Appelé à aller au tribunal, comment se sent-il devant les magistrats ? Ses pairs ? L’impression d’être jugé ? « Non. Car je sais comment approcher les gens, les rendre confortables. Je ne suis plus du tout gêné de ma situation, et ça ne fait que susciter le respect de mon entourage », explique Me Poce.
« Il faut le traiter comme les autres »
Sur le site Internet du cabinet Alepin Gauthier, la photo d’Alexandre Poce ne montre pas sa chaise roulante, ni son respirateur artificiel. On pourrait croire qu’il est « comme les autres ». C’est voulu, explique le cofondateur du cabinet, François Alepin. « Pour moi, c’est important de traiter Alexandre comme les autres, car même s’il a sa particularité, ça ne change en rien son professionnalisme et son incroyable énergie », dit-il.

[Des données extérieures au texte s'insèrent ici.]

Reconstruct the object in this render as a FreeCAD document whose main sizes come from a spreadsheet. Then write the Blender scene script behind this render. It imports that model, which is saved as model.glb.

Me Alepin estime que l’arrivée au bureau de Me Poce a eu un effet très positif sur l’équipe, « ça nous humanise », avance-t-il, « ça nous aide à mettre en perspective nos propres difficultés ».
Est-ce que le milieu du droit intègre suffisamment les personnes en situation de handicap ? « Je ne détiens pas une réponse précise à cette question, mais je dirai à tous les employeurs ceci. Chaque employé a ses particularités et ses limites. Reste toujours à considérer sa capacité à s’adapter au milieu », répond-il, ajoutant du même souffle: « Alexandre, il a peut-être un handicap physique, mais il a surtout une détermination contagieuse ».
Comment maniez-vous les objets ? J’ai un bâton buccal qui me permet de faire plusieurs choses, taper à l’ordinateur, lire des documents, écrire, répondre au téléphone, etc.
Comment fonctionnez-vous au bureau ? Pour toutes les tâches que je ne peux pas faire, comme la photocopie de documents, c’est mon assistant Jean-Philippe Éthier qui m’aide.
Vivez-vous seul à la maison ? Oui, mais j’ai de l’assistance pour les repas, ainsi que pour me coucher et me lever. Un système technologique « par le souffle » m’aide au contrôle de l’environnement : je peux allumer les lumières, ouvrir la porte ou encore changer les postes de télévision.